Karin Fehn, 73, besucht seit 1961 die BVB-Heimspiele. Nun muss sie ihren Stammplatz auf der Südtribüne räumen. Im Interview spricht sie über die "400 Idioten".

Von Sebastian Fischer

Karin Fehn, 73, besucht seit 1961 die Heimspiele des BVB. Gegen Wolfsburg darf sie nicht auf ihren Stammplatz im Block 11 auf der Südtribüne.

SZ: Frau Fehn, was machen Sie am Samstag um 15.30 Uhr?

Karin Fehn: Ein wahrer Fan geht trotzdem zum Stadion, bleibt draußen stehen und unterstützt die Mannschaft, das hören die Spieler drinnen. Meine Freunde haben Internet, da sagt man heute: Flashmob. Die verabreden sich. So was würde ich mir wünschen. Ich werde mich sowieso in meine Montur schmeißen. Mein Trikot, meine BVB-Jacke, eine Kappe vom BVB, meine BVB-Tasche, meine BVB-Ohrringe und meine Beutel mit Süßigkeiten für meine Crew. Ich gehe wie immer erst zur besten Pommesbude in Dortmund. Und dann gehe ich mit der Truppe mal zum Stadion und gucke, was los ist.

Finden Sie es gerecht, dass die Tribüne nach den Vorfällen im Spiel gegen Leipzig leer bleiben wird?

Es tut verdammt weh, ich habe ja nichts verbrochen. 25 000 Leute stehen auf der Südtribüne, davon sind 400 Idioten, die dem BVB schaden. Gewaltbereite Menschen, die man nicht belehren kann. Man muss sie aus dem Stadion kriegen.

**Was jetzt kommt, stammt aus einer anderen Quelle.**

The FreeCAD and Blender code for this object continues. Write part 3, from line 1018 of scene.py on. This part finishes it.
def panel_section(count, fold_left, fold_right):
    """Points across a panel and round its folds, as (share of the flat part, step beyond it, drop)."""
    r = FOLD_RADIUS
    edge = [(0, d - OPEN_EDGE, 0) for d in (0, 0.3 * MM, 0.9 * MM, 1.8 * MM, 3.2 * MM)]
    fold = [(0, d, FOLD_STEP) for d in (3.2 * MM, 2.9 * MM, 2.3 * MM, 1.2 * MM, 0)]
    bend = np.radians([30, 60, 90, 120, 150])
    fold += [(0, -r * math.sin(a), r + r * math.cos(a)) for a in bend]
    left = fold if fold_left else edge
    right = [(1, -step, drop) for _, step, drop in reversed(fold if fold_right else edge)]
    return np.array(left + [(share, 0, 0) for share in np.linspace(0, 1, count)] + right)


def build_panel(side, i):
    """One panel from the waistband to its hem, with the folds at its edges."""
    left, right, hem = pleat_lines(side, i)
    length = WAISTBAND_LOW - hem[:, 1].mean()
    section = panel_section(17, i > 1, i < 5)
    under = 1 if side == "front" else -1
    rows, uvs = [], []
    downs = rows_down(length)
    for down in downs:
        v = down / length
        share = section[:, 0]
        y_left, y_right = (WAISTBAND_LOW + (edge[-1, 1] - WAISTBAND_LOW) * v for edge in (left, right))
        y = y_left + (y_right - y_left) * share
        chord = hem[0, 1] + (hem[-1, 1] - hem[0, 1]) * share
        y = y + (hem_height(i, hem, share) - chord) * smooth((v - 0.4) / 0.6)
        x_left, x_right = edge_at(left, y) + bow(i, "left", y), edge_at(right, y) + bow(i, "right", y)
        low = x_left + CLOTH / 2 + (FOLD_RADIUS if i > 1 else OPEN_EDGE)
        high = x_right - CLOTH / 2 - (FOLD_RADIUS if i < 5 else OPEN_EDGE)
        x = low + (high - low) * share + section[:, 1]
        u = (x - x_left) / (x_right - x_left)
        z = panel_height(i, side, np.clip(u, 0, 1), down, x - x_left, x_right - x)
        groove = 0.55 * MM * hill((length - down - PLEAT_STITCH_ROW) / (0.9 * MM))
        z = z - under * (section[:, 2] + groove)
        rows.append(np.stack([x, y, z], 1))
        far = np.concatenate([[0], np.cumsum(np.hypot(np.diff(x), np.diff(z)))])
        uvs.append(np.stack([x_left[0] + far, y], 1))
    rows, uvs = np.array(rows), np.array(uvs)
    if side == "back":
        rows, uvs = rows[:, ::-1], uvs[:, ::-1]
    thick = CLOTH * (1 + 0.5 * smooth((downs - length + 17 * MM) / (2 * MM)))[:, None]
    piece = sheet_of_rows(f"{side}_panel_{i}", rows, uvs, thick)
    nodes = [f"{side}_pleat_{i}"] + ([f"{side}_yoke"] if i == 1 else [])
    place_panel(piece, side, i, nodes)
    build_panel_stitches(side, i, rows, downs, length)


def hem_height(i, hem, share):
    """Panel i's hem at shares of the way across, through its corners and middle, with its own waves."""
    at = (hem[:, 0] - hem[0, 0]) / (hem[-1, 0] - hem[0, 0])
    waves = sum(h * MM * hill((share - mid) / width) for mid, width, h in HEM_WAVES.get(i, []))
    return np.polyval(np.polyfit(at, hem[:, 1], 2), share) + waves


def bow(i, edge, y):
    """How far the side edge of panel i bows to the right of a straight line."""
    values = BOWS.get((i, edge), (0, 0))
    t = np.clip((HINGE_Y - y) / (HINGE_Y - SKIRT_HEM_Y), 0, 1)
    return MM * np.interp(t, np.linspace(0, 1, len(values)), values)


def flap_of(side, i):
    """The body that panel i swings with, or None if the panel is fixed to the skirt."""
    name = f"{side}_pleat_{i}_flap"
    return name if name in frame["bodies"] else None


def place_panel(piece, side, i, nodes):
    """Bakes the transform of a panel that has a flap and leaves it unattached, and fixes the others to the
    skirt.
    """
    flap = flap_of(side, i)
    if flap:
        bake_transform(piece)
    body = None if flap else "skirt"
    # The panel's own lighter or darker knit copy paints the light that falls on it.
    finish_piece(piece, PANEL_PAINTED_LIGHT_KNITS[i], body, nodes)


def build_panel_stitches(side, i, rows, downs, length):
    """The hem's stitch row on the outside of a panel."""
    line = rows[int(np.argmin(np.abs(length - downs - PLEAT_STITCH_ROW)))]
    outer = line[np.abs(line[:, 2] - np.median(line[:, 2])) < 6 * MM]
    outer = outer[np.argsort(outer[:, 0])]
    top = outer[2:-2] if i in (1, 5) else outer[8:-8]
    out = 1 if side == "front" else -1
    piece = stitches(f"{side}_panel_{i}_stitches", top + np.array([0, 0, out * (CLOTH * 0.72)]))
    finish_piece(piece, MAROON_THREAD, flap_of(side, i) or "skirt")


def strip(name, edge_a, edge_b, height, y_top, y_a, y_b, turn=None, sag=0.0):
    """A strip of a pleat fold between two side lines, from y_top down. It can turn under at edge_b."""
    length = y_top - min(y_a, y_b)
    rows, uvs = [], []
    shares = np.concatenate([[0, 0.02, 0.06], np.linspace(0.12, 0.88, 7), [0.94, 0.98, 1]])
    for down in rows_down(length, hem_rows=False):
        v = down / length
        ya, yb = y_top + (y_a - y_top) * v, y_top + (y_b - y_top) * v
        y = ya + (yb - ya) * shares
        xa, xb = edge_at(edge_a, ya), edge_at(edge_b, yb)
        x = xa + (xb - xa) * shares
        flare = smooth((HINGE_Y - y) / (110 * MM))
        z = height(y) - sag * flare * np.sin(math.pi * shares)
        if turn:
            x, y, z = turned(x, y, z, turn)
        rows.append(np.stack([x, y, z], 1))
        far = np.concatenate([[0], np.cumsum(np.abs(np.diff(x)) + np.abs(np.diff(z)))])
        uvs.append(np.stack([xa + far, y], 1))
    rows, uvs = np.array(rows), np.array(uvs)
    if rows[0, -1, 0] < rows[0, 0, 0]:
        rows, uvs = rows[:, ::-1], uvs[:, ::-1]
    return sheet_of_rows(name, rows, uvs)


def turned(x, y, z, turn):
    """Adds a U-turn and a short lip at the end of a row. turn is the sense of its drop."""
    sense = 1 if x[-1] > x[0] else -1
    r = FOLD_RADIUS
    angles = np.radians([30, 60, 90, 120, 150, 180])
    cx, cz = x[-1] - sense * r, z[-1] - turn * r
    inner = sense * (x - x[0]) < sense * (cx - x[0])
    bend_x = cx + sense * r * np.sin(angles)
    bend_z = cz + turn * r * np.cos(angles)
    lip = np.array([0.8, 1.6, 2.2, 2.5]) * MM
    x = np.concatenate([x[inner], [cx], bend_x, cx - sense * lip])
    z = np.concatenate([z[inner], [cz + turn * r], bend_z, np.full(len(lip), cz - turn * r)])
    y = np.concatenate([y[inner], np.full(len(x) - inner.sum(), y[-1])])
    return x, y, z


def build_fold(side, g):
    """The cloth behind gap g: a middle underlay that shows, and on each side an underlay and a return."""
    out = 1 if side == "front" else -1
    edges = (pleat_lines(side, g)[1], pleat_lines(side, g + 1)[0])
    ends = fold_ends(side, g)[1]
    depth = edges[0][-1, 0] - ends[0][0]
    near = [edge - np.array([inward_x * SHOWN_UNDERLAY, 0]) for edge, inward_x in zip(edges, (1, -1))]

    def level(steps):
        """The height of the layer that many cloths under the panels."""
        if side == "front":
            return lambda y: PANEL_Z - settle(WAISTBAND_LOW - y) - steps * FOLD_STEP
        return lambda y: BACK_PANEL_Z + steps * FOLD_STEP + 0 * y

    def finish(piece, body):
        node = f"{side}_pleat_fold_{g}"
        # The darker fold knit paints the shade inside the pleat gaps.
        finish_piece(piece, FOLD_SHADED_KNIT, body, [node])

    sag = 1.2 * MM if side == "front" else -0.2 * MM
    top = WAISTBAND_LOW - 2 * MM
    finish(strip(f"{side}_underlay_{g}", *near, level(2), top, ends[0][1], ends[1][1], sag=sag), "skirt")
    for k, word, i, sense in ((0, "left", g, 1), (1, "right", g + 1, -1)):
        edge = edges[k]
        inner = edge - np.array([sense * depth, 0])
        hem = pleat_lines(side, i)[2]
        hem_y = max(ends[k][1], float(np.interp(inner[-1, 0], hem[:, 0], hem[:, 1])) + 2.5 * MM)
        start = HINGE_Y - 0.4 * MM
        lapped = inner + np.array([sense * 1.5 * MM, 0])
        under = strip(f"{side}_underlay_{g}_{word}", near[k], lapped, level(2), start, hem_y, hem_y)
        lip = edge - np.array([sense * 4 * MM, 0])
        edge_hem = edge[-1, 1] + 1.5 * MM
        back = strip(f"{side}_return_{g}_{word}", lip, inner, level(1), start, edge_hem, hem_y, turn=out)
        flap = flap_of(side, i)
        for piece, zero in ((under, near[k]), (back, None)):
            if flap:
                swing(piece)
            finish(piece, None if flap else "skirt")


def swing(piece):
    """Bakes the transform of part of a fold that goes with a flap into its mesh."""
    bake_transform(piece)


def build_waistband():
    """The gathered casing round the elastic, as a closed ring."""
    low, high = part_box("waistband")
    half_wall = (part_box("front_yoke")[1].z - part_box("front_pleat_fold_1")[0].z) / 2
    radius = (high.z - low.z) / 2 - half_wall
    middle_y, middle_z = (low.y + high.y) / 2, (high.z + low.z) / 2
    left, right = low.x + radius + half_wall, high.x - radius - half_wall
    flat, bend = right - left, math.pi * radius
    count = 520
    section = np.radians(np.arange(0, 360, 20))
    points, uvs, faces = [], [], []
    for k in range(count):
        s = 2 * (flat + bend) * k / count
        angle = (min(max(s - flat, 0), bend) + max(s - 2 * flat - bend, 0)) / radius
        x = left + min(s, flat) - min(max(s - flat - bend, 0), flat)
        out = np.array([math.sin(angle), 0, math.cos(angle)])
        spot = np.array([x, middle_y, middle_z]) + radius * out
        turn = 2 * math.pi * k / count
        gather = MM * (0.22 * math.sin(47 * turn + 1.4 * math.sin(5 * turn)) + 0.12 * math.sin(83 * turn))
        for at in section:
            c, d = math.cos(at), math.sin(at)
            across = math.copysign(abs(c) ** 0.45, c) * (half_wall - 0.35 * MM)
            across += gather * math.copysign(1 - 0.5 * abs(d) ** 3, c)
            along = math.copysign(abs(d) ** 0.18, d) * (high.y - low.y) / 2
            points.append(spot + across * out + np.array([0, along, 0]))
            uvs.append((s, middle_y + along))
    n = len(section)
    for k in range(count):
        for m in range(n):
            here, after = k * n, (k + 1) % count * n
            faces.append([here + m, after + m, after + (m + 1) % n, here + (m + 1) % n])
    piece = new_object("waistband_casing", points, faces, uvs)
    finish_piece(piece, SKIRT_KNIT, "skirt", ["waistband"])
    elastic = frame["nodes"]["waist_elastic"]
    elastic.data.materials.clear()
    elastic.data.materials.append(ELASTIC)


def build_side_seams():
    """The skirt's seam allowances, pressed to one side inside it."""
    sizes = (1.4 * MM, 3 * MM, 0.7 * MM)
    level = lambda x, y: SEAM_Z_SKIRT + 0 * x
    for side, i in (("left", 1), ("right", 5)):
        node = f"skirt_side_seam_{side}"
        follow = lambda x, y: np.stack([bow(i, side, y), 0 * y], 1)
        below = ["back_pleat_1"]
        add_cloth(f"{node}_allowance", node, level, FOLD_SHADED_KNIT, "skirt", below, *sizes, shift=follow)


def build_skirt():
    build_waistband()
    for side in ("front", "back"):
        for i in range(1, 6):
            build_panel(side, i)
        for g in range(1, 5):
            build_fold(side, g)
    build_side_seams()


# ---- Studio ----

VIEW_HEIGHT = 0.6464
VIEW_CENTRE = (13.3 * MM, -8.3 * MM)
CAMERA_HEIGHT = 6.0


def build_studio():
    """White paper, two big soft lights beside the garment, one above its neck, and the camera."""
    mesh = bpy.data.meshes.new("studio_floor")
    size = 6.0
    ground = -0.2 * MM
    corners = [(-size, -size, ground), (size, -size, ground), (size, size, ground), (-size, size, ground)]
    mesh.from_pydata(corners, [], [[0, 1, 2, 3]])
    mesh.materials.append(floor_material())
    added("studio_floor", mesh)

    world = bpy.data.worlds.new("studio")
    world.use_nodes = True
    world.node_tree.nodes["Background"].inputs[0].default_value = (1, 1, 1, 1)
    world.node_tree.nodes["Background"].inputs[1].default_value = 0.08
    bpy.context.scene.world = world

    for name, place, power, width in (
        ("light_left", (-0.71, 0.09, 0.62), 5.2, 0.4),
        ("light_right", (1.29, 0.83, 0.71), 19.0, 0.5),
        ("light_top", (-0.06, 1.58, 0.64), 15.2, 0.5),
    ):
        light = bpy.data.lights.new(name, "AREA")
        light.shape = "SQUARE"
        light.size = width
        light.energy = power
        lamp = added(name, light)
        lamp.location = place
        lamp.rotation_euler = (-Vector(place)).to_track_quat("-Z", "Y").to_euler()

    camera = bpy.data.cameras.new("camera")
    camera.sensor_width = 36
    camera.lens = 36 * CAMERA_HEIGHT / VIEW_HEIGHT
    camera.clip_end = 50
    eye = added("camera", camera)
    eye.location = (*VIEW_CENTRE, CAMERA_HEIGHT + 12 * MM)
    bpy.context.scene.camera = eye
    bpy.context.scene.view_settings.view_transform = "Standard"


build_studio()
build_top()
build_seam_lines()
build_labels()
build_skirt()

Wie haben Sie das Spiel gegen RB erlebt?

Ich drehte mich um und sagte zu meiner Freundin: Ute, sag ich, guck mal, diese Banner. Da standen junge Leute, die haben so ein langes Plakat runtergereicht. Was da drauf stand, konnte ich gar nicht lesen, das war ja noch nicht ausgerollt. Ich habe nur gedacht: Halt das bloß nicht hoch, hier ist alles videoüberwacht. Dann kriegst du nachher noch Stadionverbot. Was da draufstand, das habe ich erst den anderen Tag im Fernsehen gesehen.

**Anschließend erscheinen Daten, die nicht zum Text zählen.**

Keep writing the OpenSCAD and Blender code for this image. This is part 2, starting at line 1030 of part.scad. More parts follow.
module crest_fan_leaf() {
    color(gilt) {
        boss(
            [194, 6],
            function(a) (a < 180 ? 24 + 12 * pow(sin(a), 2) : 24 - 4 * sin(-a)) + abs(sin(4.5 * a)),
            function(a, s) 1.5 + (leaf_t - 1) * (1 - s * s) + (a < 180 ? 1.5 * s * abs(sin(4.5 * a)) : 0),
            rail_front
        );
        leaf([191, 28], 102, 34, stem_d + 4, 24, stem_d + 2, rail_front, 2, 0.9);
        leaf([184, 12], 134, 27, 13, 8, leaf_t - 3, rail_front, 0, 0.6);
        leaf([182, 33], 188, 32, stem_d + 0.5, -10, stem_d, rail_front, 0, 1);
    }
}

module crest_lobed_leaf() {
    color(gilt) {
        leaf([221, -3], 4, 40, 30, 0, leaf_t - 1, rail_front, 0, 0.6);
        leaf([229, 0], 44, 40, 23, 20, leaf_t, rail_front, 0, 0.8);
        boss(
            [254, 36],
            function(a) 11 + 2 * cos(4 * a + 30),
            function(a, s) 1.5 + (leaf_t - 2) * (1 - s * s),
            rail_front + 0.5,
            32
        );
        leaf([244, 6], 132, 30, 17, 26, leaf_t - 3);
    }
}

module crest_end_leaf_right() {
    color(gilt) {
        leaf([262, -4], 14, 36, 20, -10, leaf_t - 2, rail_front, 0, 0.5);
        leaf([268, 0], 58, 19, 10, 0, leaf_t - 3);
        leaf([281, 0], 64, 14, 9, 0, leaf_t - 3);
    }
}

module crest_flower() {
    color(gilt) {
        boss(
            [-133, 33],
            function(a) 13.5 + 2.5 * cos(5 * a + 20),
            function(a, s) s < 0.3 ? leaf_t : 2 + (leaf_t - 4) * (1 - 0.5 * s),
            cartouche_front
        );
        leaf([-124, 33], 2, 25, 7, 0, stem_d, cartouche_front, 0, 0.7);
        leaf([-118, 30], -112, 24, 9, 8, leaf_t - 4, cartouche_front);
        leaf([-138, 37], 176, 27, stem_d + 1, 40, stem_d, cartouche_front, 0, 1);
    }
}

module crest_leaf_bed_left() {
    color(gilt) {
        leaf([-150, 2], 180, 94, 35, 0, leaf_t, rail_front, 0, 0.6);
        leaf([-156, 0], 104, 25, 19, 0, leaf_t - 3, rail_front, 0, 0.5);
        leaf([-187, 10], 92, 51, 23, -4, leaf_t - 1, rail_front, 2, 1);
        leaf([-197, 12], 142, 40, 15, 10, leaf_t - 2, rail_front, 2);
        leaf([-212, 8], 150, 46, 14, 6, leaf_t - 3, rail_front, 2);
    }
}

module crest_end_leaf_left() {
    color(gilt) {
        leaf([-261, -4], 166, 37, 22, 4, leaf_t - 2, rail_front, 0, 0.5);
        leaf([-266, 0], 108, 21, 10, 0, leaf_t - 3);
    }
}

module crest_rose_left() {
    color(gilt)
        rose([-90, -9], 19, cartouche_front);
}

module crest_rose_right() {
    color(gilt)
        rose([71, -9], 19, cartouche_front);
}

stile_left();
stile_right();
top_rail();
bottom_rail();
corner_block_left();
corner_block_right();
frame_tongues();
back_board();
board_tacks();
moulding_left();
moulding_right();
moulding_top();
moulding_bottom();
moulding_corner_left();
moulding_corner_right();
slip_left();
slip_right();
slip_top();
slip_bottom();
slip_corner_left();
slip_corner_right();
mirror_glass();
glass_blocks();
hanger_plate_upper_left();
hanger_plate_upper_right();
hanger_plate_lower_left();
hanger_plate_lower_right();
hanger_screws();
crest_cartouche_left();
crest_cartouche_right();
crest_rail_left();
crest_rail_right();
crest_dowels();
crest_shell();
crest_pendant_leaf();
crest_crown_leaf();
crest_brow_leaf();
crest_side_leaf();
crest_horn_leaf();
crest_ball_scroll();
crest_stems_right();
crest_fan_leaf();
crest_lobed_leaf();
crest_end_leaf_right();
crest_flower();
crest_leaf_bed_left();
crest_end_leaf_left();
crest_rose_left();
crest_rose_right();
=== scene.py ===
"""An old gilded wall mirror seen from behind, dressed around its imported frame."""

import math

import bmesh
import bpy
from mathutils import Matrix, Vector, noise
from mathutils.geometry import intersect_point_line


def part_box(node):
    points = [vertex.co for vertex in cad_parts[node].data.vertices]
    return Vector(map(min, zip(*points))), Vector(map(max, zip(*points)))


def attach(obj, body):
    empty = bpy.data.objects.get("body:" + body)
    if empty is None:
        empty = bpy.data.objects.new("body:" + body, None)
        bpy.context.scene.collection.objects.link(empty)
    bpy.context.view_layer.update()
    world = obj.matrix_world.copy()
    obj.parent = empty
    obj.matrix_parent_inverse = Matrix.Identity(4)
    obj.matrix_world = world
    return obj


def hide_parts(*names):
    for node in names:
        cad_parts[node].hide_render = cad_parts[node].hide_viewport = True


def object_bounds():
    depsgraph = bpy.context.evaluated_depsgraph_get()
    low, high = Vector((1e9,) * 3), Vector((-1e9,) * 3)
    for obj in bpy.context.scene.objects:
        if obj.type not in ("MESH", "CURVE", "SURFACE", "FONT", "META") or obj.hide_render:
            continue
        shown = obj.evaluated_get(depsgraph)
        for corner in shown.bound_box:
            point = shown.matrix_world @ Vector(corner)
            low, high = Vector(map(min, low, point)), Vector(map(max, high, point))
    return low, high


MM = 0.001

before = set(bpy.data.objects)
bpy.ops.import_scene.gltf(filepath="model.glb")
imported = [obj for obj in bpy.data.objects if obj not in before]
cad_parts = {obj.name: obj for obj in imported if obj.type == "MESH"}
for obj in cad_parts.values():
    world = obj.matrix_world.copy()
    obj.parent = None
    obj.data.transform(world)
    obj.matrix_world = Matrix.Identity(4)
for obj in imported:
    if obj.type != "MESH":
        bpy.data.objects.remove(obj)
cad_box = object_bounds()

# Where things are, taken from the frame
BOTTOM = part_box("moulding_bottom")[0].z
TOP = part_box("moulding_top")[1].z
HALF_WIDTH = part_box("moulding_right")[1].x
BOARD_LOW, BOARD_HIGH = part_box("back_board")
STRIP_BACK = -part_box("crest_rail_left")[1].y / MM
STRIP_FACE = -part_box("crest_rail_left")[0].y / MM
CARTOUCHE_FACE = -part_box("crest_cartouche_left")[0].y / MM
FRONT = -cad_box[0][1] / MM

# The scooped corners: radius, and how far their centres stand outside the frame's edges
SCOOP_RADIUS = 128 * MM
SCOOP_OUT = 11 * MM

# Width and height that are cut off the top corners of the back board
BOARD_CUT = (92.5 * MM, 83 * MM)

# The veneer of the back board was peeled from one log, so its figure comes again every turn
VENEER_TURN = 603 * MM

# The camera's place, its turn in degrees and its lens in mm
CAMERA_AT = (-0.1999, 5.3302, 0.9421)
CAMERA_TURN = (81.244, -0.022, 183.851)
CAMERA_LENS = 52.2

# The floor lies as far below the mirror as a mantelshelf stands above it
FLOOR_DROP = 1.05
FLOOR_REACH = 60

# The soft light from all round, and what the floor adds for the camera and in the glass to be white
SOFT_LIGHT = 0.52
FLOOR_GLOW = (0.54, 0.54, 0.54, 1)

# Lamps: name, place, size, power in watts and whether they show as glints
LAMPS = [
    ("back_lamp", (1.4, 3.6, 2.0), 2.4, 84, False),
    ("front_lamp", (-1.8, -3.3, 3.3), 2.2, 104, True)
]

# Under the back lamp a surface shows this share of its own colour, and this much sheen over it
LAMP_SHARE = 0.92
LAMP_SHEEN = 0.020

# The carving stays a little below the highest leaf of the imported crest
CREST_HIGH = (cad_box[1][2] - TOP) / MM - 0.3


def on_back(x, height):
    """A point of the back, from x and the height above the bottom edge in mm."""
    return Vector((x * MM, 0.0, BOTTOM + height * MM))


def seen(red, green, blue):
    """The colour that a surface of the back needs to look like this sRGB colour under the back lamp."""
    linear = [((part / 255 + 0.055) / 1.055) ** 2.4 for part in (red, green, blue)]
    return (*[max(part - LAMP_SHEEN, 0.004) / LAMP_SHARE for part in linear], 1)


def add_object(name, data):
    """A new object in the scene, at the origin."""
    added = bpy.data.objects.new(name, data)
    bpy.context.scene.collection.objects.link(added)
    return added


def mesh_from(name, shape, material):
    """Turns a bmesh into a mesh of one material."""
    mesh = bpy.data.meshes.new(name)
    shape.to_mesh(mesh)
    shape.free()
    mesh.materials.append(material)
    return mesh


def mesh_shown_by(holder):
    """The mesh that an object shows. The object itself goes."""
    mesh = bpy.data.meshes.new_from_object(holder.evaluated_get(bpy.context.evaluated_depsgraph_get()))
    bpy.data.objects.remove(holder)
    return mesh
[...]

Und was haben Sie gedacht?

Das geht gar nicht. "Wer nicht hüpft, der ist ein Bulle", singe ich gegen Leipzig mit, oder: "Ihr macht unsern Sport kaputt." Oder ich schreie auch schon mal was. Das sind Emotionen, die lässt man raus. Aber "Häng dich auf"? - das verurteile ich aufs Schärfste. Und was ich überhaupt nicht verstanden habe, ist, dass der Stadionsprecher nicht gesagt hat: "Diese Plakate, das ist nicht Borussia Dortmund."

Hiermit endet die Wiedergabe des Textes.